On March 30, 1981, after writing a final letter of devotion to Foster, Hinckley went to the Washington Hilton, pulled a revolver and shot Ronald Reagan as the President left the hotel after giving a speech. Hinckley’s bullets nearly killed the president, and wounded press secretary James Brady, Secret Service agent Timothy McCarty and DC police officer Thomas Delahanty. Reagan was rushed to a hospital and saved by emergency surgery.At a jury trial the next year, Hinckley was ruled not guilty by reason of insanity. Hinckley was sent to St. Elizabeth’s Hospital in Washington, D.C., a patient rather than a prisoner; he was found to have “narcissistic personality disorder” and other mental illnesses. His repeated requests for release have been fought by government attorneys, and he remains at St. Elizabeth’s more than two decades after shooting Reagan.(Photo: Chaos follows the shooting of President Ronald Reagan by John Hinckley in 1981. The wounded president has already been rushed into his limousine; Hinckley is hidden in a mob of police and Secret Service agents. Photo from the Ronald Reagan Presidential Library Archives.)

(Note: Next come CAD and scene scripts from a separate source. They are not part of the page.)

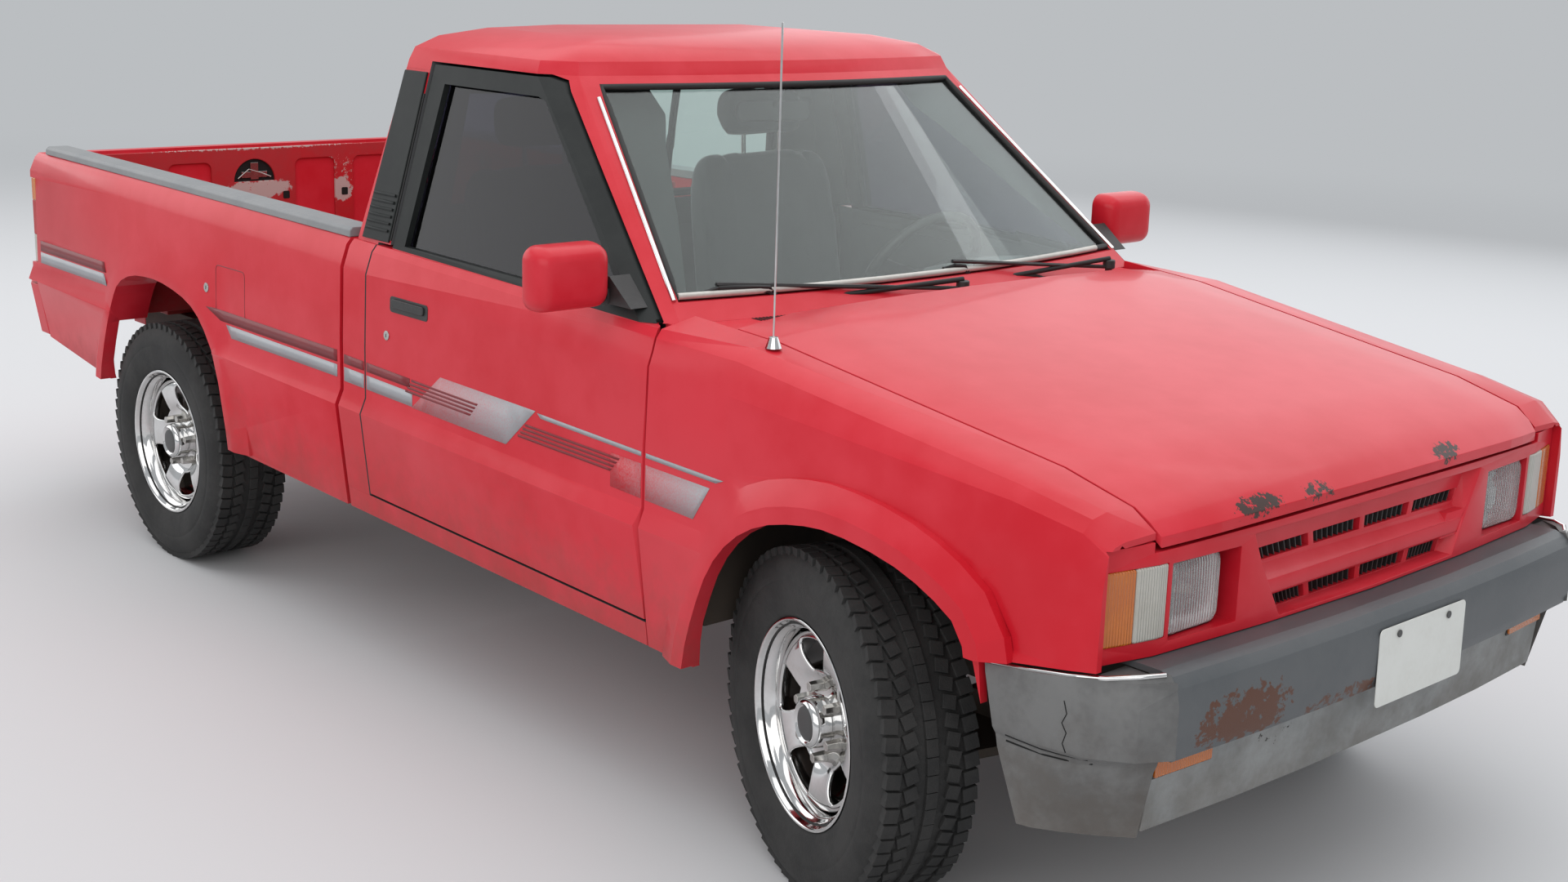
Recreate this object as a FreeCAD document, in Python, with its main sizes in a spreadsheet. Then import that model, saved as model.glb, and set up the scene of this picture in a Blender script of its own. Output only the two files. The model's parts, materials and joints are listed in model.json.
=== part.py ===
"""Compact pickup truck with a regular cab and a short bed, as separate pieces.

Row frame: nose towards -Y, the truck's left side towards +X, +Z up, the floor at Z = 0,
origin under the middle of the truck's length and width. Millimetres.
A "station" is a distance rearwards from the front axle.
"""
import FreeCAD
import Part
import math
import os
from types import SimpleNamespace

from FreeCAD import Placement, Rotation, Vector

# %% Driving dimensions, kept in a spreadsheet whose cells have these aliases

SIZES = [
    ("wheelbase", 2761, "front axle to rear axle"),
    ("front_overhang", 768, "front axle to the bumper's face"),
    ("rear_overhang", 929, "rear axle to the rear panel"),
    ("track", 1410, "tyre centre to tyre centre"),
    ("tyre_radius", 345, "unloaded tyre radius"),
    ("tyre_width", 220, "tyre section width"),
    ("rim_radius", 206, "radius of the rim's outer lip"),
    ("rim_width", 196, "rim width between the outer faces of its lips"),
    ("rim_metal", 6, "thickness of the wheel's steel"),
    ("disc_offset", 42, "wheel disc's mounting face, outboard of the tyre's centre"),
    ("window_count", 5, "openings in each wheel disc"),
    ("kingpin_inset", 65, "steering axis, inboard of the tyre's centre"),
    ("steer_rest", 16.2, "angle at which the front wheels are turned, as parked"),
    ("hub_gap", 0.3, "running gap between a hub and its wheel"),
    ("rail_height", 120, "height of the frame rails"),
    ("rail_width", 60, "width of the frame rails"),
    ("rail_top_front", 480, "top of the frame rails under the cab"),
    ("rail_top_rear", 600, "top of the frame rails under the bed"),
    ("rail_inner_front", 312, "inner face of the rails, beside the engine"),
    ("rail_inner_rear", 420, "inner face of the rails, under the bed"),
    ("door_front", 512, "station of the doors' front edge"),
    ("door_rear", 1600, "station of the doors' rear edge"),
    ("cab_rear", 1707, "station of the cab's rear face"),
    ("bed_gap", 16, "gap between cab and bed"),
    ("bed_rear", 3625, "station of the bed's rear face"),
    ("panel_gap", 6, "gap round doors, hood and tailgate"),
    ("skin", 18, "depth of a body panel with its inner stiffening"),
    ("door_inner", 750, "half-width at the doors' inner face"),
    ("door_bottom", 432, "height of the doors' lower edge at the front"),
    ("hinge_offset", 804, "half-width at the door hinges"),
    ("hinge_setback", 44, "door hinge axis, behind the door's front edge"),
    ("pillar_wall", 38, "thickness of the greenhouse walls"),
    ("roof_wall", 30, "thickness of the roof with its lining"),
    ("glass", 5, "thickness of the window glass"),
    ("hood_wall", 20, "thickness of the hood with its inner frame"),
    ("bed_inner", 715, "half-width of the load space"),
    ("bed_floor_top", 675, "height of the load floor"),
    ("bed_floor_depth", 20, "depth of the load floor's ribs"),
    ("cap_depth", 25, "depth of the caps on the bed's rails"),
    ("tail_post", 130, "width of the body each side of the tailgate"),
    ("tailgate_wall", 40, "thickness of the tailgate"),
    ("hitch_hole_radius", 6.5, "bolt holes in the rear crossmember"),
    ("hitch_spacing_x", 200, "distance across between the rear crossmember's bolt holes"),
    ("hitch_spacing_z", 60, "distance up between the rear crossmember's bolt holes"),
    ("plate_hole_radius", 3.5, "screw holes for the number plate"),
    ("plate_spacing", 178, "distance between the number plate's screws"),
    ("plate_offset", 46, "number plate's centre, left of the truck's centre"),
]

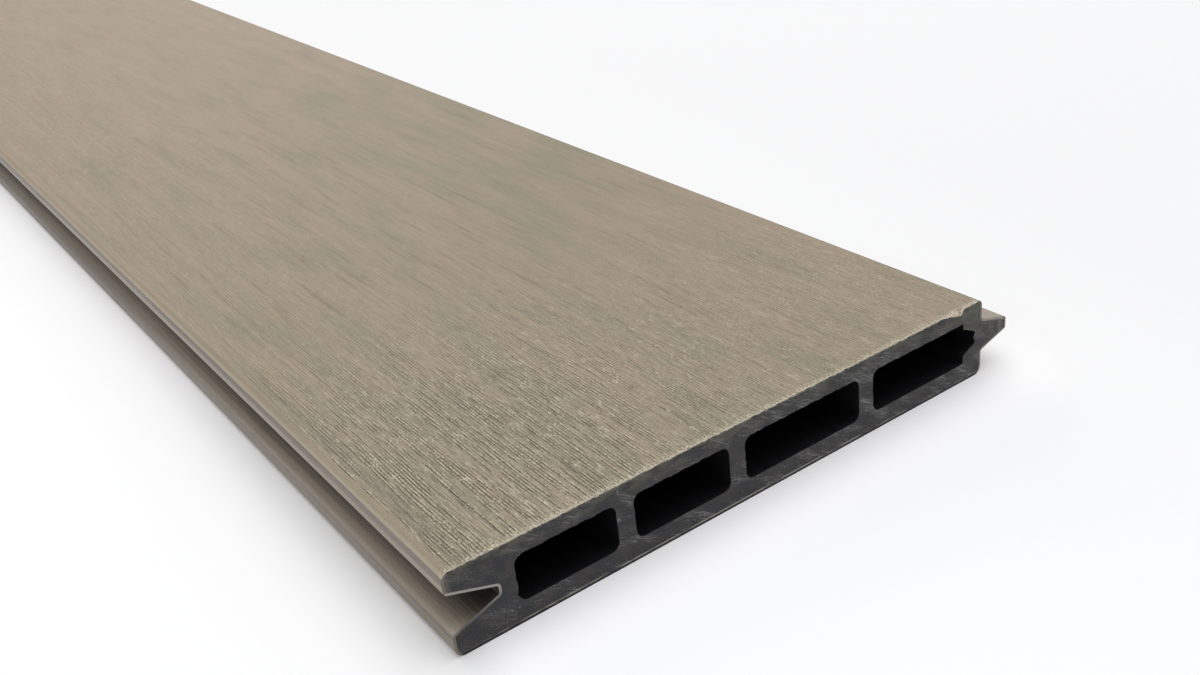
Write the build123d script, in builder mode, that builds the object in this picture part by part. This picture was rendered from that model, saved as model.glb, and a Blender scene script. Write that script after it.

The Aftermath: Ronald Reagan

President Ronald Reagan recovered from his injuries and completed two terms as president before falling prey to Alzheimer’s Disease. Press secretary James Brady, critically wounded alongside Reagan, became a public advocate for gun control.

The Aftermath: Jodie Foster

Jodie Foster graduated from Yale in 1985 and grew into one of Hollywood’s leading stars, winning an Oscar as an FBI agent aided by a criminally insane killer in The Silence of the Lambs (1991). Scorsese made Raging Bull (1980),Goodfellas (1990) and other acclaimed films, many of them starring Robert DeNiro.

The Aftermath: George Wallace

Paralyzed for life from the waist down, George Wallace was elected to two more terms as Alabama’s governor. In the last years of his life, he rejected his segregationist past and became a figure of racial conciliation. Richard Nixon won re-election in 1972, only to resign in shame in 1974 in the wake of the Watergate scandal. Jimmy Carter, defeated by Reagan in 1980, won the 2002 Nobel Peace Prize for his works after leaving the presidency.

(Photo: George Wallace, in a wheelchair, at a campaign rally for President Gerald Ford in 1976. Photo by Thomas J. O’Halloran from the U.S. News and World Report Magazine Photograph Collection at the U.S. Library of Congress, Prints and Photographs Division. LC-DIG-ppmsca-08527)

The Aftermath: Taxi Driver

In 1998, Taxi Driver was ranked #47 by the American Film Institute in its list of the top 100 films of all time.The man who started it all, Arthur Bremer, is still serving time at the Maryland Correctional Institute. If not paroled, he will be released in the year 2025.